70 Prozent weniger Uhrwerke von Swatch
Swatch Group darf gemäss einer Vereinbarung mit der Weko Lieferungen an Konkurrenz stark reduzieren
(NZZ am Sonntag, 15. Juli 2012, S. 12 – Link nur mit NZZ-Abo zugänglich)
Die Weko verhandelte offenbar seit Monaten mit der Swatch Group darüber, in welchem Tempo diese ihre Lieferungen von Halbfabrikaten (Uhrwerke und Assortiments) an die Konkurrenz absenken und die Preise anheben darf. Aus diesen Verhandlungen resultierte ein Entwurf für eine einvernehmliche Regelung, der nunmehr den betroffenen Halbfabrikate-Kunden zur Vernehmlassung zugestellt wurde.
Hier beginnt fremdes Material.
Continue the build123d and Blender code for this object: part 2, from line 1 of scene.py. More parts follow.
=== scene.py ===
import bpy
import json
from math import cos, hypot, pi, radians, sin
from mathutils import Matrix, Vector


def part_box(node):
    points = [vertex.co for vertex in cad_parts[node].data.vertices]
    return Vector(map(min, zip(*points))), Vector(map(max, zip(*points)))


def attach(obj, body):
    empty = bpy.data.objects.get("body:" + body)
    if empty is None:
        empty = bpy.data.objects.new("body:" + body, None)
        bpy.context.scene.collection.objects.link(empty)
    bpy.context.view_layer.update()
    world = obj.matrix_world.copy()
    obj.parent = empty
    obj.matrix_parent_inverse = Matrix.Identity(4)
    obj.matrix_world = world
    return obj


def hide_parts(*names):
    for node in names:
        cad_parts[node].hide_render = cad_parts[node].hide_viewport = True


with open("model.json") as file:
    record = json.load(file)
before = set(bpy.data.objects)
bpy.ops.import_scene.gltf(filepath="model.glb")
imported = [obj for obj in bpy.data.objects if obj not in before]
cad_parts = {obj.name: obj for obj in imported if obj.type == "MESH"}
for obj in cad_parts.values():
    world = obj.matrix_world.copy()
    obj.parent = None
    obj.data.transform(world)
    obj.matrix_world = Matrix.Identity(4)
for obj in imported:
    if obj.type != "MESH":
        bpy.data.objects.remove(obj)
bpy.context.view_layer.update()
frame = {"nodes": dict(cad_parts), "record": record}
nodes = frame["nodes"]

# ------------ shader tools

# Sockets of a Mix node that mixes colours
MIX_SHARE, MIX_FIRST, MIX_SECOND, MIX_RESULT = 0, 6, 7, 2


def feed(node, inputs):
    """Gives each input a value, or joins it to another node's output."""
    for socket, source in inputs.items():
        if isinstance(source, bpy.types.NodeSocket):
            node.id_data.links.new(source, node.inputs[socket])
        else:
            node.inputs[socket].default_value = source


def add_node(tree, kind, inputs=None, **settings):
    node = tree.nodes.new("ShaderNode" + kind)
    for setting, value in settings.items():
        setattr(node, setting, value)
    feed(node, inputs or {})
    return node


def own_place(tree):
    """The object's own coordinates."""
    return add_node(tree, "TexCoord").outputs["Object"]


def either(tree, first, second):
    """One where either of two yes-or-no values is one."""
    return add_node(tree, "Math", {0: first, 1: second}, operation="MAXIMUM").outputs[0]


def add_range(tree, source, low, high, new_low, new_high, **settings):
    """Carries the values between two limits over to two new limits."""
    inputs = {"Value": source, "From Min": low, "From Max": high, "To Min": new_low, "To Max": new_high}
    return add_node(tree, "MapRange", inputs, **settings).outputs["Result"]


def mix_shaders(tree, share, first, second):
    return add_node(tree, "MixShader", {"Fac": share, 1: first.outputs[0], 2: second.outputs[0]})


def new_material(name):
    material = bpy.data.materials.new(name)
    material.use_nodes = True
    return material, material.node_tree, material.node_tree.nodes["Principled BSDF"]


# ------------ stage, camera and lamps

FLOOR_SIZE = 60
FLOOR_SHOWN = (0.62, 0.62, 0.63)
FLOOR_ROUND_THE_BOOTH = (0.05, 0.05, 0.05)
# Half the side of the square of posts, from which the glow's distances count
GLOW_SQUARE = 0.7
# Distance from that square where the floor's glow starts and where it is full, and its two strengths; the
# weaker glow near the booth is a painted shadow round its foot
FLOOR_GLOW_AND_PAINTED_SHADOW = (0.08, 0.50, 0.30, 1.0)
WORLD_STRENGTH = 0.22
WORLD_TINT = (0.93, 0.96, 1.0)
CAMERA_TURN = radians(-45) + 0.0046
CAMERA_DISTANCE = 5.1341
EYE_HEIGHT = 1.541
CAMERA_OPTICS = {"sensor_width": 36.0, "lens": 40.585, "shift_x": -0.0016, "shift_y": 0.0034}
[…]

Fallen die Stellungnahmen überwiegend negativ aus, dann werde sich die Weko laut dem Stellvertretenden Sekretariatsdirektor Patrik Ducrey mit der Swatch Group erneut an den Tisch setzen.
Abgesehen von der fragwürdigen formalen und materiellen Zulässigkeit einer solchen Vorgehensweise kann man wohl ohne Risiko darauf wetten, dass Ducrey weitere Verhandlungsrunden zu überstehen haben wird.
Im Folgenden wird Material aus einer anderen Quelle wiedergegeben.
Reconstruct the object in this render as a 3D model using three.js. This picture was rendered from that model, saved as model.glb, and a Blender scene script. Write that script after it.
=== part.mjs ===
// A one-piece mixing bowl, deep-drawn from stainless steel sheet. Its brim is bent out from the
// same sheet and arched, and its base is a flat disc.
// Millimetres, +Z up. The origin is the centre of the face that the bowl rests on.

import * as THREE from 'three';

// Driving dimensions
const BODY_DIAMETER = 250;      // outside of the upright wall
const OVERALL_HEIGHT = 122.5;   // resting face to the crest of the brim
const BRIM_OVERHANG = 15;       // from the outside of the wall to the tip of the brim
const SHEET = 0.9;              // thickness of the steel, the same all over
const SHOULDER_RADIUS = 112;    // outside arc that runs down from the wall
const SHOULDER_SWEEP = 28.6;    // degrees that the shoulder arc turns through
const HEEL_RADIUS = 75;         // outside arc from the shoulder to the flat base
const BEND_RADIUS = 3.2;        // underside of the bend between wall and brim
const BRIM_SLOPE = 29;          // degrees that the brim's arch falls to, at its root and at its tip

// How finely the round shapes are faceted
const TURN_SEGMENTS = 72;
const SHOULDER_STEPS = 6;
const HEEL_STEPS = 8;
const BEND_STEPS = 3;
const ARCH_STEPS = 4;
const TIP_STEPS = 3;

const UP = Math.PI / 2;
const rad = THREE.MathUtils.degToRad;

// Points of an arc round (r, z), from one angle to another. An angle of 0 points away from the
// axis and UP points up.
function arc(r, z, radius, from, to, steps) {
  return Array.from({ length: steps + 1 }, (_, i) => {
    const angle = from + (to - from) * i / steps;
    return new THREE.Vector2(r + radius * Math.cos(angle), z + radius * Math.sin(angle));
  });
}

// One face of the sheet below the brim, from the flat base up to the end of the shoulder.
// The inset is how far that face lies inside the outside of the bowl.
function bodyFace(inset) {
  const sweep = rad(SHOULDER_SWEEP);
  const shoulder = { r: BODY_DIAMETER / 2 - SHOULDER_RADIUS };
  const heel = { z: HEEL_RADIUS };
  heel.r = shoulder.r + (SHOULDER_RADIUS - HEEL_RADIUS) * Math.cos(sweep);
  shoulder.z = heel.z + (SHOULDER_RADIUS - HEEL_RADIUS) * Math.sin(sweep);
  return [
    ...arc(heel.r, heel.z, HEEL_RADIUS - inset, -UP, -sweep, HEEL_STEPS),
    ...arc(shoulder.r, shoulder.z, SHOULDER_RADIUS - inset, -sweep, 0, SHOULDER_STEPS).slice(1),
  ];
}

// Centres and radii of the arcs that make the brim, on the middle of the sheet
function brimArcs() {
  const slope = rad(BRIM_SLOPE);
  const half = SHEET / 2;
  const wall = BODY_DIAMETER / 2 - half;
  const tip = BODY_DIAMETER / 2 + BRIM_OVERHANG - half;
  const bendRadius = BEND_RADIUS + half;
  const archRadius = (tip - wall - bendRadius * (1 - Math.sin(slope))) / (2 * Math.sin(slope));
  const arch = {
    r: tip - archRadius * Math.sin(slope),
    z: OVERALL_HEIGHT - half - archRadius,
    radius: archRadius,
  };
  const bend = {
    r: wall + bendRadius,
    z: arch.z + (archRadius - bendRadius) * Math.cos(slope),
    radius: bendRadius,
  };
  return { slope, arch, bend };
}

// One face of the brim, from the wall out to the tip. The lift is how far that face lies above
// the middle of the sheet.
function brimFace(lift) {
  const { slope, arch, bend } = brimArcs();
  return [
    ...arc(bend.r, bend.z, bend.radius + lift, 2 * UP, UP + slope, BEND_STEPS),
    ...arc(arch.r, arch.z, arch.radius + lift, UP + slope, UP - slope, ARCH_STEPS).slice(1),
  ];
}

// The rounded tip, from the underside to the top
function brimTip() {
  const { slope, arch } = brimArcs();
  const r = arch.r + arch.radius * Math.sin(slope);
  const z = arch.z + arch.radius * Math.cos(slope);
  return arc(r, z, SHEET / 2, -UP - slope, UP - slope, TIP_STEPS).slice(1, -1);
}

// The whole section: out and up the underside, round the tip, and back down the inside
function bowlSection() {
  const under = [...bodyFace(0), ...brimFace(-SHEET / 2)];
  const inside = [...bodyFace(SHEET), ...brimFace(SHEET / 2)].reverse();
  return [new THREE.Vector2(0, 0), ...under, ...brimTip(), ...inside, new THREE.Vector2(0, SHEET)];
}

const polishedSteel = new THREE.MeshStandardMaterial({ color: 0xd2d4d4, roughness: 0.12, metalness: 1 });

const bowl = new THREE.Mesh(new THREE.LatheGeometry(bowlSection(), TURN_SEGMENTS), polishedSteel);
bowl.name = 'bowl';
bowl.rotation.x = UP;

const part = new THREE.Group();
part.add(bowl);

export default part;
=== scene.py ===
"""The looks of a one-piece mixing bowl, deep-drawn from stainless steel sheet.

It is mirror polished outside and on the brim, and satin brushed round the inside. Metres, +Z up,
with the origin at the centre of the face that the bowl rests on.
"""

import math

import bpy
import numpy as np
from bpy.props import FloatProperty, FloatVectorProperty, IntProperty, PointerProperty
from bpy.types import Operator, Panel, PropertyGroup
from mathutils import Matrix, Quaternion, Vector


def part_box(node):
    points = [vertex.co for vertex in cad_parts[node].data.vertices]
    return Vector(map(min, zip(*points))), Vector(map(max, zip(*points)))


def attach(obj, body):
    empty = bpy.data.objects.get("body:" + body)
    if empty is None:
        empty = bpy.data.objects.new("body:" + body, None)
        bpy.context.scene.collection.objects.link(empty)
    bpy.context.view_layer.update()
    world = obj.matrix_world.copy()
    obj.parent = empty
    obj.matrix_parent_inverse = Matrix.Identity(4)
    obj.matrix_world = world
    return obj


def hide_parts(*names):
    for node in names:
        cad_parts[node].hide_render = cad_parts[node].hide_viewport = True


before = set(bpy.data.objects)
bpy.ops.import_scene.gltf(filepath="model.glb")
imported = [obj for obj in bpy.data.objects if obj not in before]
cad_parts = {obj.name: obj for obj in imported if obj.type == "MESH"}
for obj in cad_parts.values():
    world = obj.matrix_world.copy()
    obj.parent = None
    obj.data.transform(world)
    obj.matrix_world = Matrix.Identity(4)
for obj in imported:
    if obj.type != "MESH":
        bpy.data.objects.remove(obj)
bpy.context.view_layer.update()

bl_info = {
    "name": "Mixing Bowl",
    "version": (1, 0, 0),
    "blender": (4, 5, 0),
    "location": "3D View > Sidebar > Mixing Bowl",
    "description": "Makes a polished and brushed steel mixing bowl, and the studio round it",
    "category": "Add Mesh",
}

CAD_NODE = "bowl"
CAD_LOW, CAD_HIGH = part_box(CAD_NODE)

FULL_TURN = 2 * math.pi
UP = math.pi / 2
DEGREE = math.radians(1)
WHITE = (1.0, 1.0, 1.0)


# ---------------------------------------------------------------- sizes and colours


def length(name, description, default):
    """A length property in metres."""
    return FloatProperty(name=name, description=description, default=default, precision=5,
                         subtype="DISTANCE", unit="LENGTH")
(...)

Schon schwieriger ist einzuschätzen, welche Interessen die Weko bei diesen Verhandlungen eigentlich vertritt. Sind es diejenigen des wirksamen Wettbewerbs auf dem Markt für mechanische Luxusuhren? Ist Swatch auf diesem (Welt-) Markt überhaupt marktbeherrschend? Oder geht es nur um den „Markt“ von Halbfabrikaten der Swatch Group? Kann ein solcher Wertschöpfungsbereich eines Konzerns im Hinblick auf die Endprodukte im Gesamtmarkt überhaupt ein kartellgesetzlich relevanter (Teil-) Markt darstellen? Was wäre denn in diesem Fall eine kompetitive Referenz für wirksamen Wettbewerb in Swatch-Halbfabrikaten? Und wie wäre ein solcher Wettbewerb beeinträchtigt, dass die Weko überhaupt einschreiten dürfte? Kann sich Swatch im Bereich seiner Halbfabrikate in wesentlichem Masse von den anderen Marktteilnehmern unabhängig verhalten?
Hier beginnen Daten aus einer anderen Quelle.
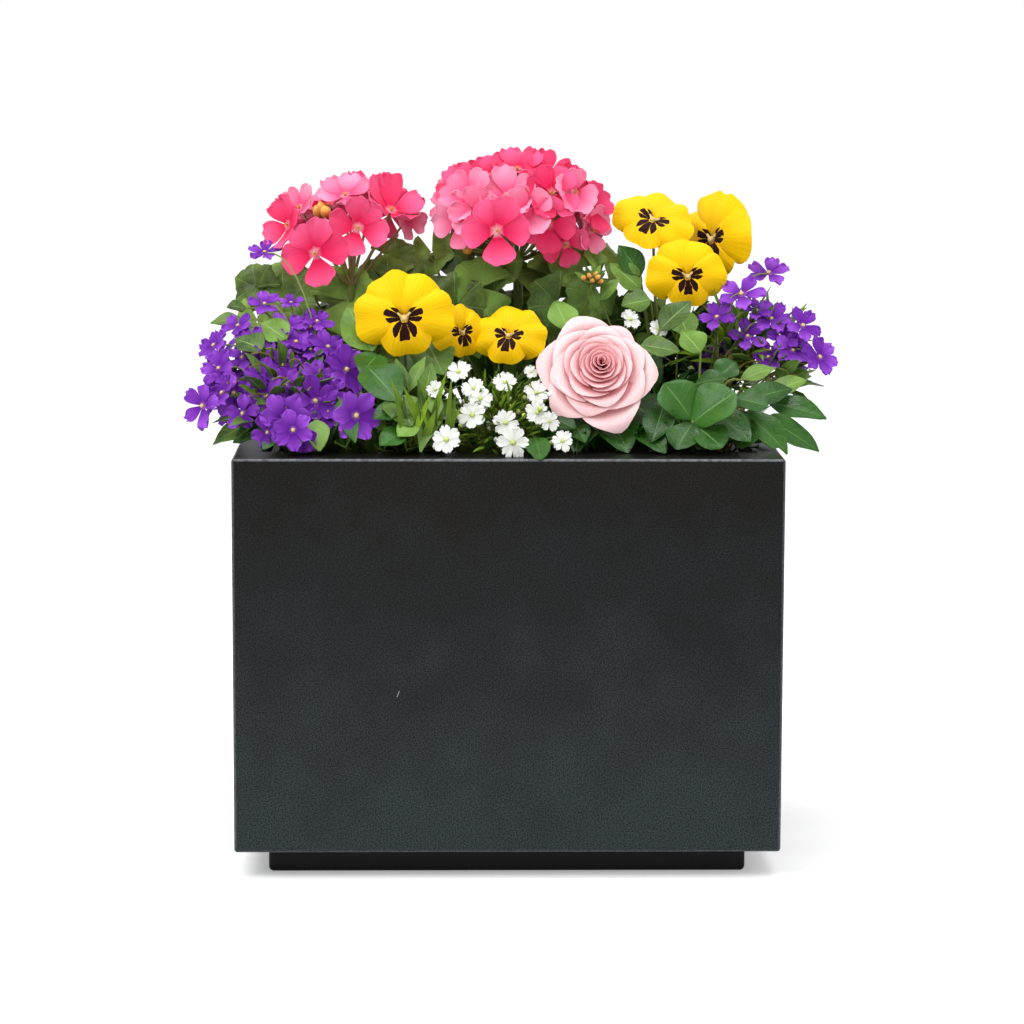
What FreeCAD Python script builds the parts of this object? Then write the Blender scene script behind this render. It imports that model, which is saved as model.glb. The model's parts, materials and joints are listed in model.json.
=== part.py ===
import FreeCAD, Part
import math
import os

"""Planter box of folded sheet steel on a recessed plinth, with a lift-out planted liner.

Row frame: millimetres, +Z up, +X along the box's length, -Y towards its front.
The origin is on the floor, in the middle of the plinth.
"""

V = FreeCAD.Vector
UP = V(0, 0, 1)

# ---------------------------------------------------------------- driving dimensions
box_length = 400.0
box_depth = 300.0
body_height = 290.0
plinth_height = 20.0
plinth_inset = 24.0

sheet = 1.5                  # steel sheet of the panels, the base and the plinth
bend = 2.4                   # outer bend radius of the folds
long_lip = 45.0              # lip folded in from the front and rear panels
end_lip = 20.0               # lip folded in from the end panels
lip_drop = 12.0              # height of the lip's down-turned inner edge
floor_flange = 50.0          # flange folded in at the foot of each panel
corner_wrap = 12.0           # how far the front and rear panels wrap round the corners
seam = 0.4                   # open joint between two panels

angle_leg = 25.0             # corner angle behind each vertical seam
angle_clearance = 1.0        # from the folds at its ends; the base plate keeps it too
stud_radius = 2.5            # M5 weld studs
stud_length = 11.0
stud_nut_across = 8.0
stud_nut_height = 4.7
stud_levels = 3
stud_end_margin = 38.0       # from the ends of the angle to the outer studs
stud_stagger = 16.0          # how much lower the studs sit on the end panels
thread_clearance = 0.05
hole_clearance = 0.3         # radial, for a fastener's plain hole

plinth_flange = 24.0         # the plinth's top flange
plinth_foot_flange = 18.0    # the plinth's bottom flange
plinth_bend = 3.6
weep_slot_length = 24.0
weep_slot_height = 5.0

bolt_radius = 3.0            # M6 bolts through plinth, panels and base
bolt_head_across = 10.0
bolt_head_height = 4.0
bolt_nut_height = 5.0
bolt_overhang = 1.5
washer_radius = 6.0
washer_thickness = 1.2
bolt_spread = 120.0          # spacing of the bolts along the long sides

drain_hole_radius = 7.0      # in the base plate
drain_spread_x = 122.0
drain_spread_y = 50.0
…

Dies sind alles Fragen, die bei einer einvernehmlichen Regelung wahrscheinlich nicht gestellt und jedenfalls nicht beantwortet werden. Die Antworten wären in der Tat nicht leicht zu finden. Aber sie wären nötig, um den Verdacht zu beseitigen, dass die Weko nicht wirklich die Interessen des Wettbewerbs, sondern diejenigen einzelner Wettbewerber verfolgt. Politökonomisch ist übrigens die Gefahr bei diesem Je-ka-mi („jeder – ausser dem Kunden – kann mitmachen“) sehr gross, dass die Weko in diesem Fall letztlich sogar den Interessen der Swatch Group am meisten dient. Die einvernehmliche Regelung scheint doch irgendwie die starke Stellung von Swatch in den betroffenen Halbfabrikaten zu zementieren, die Beschaffung der Abnehmer (Konkurrenten) gleichzuschalten und die Halbfabrikatepreise behördlich legitimiert und planbar schrittweise zu erhöhen.
Im Rahmen der Strukturberichterstattung des seco wurde in einer Teilstudie gezeigt, dass die Uhrenkrise in den 1970-er und 1980-er Jahren auf parastaatliche Regulierungen zurückzuführen war, welche der geplanten einvernehmlichen Regelung zwischen Swatch und Weko keineswegs unähnlich waren. (Vaterlaus, Saurer, Spielmann, Worm, Zenhäusern: Staatliche sowie private Regeln und Strukturwandel, seco Strukturberichterstattung Nr. 28, Bern 2005, 173 ff.) Swatch wäre wohl auf Dauer einem intensiveren Wettbewerb ausgesetzt, wenn ihre Konkurrenten auf den Uhrenmärkten in der Beschaffung von Vorleistungen ernsthaft nach Alternativen suchen müssten.